Rabbit targets bounce quickly along the ground, aping a real rabbit running. The clays are stronger that standards although they are the same diameter.

Teal

Teal can be difficult to hit. They fly straight upwards very quickly, requiring a swing through technique that many find difficult. In many instances they can also be hit on the drop as well as rising.

Quartering Clays

You can assess how much a clay is quartering towards or away from you by looking at where the trap is and where the target lands. This angle will affect the amount of lead the target needs.

Driven

Consistently hitting driven clays requires a consistent style of swing through. The targets replicate driven game flying towards you, and your gun barrels will hide the target just when you want to shoot.

Incoming Targets

Incoming clays take many forms, and can come from many angles, but basically head towards you, often hanging in the air before dropping to the ground.
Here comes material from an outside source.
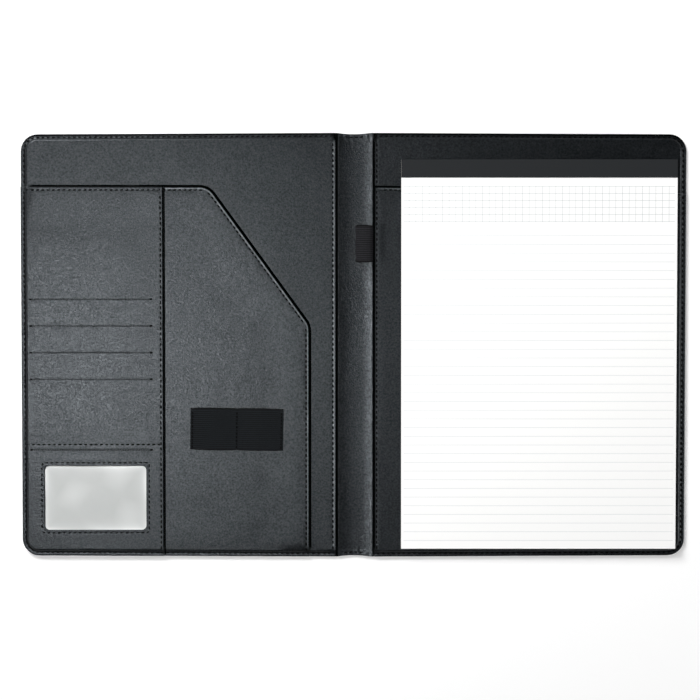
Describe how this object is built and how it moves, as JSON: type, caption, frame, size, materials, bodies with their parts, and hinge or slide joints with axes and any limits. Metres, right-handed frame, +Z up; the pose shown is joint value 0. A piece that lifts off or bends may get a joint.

They are often taken for granted and missed through a lack of concentration.

Going Away Targets

Targets going away from you need confidence and speed so you can hit them before they are too small to break.

Loopers

Loopers are commonly quite far away, and often ‘quarter’ towards or away from you for added complication. There are different techniques for breaking looping targets depending on whether you want to shoot them as they rise, as they peak, or as they are dropping.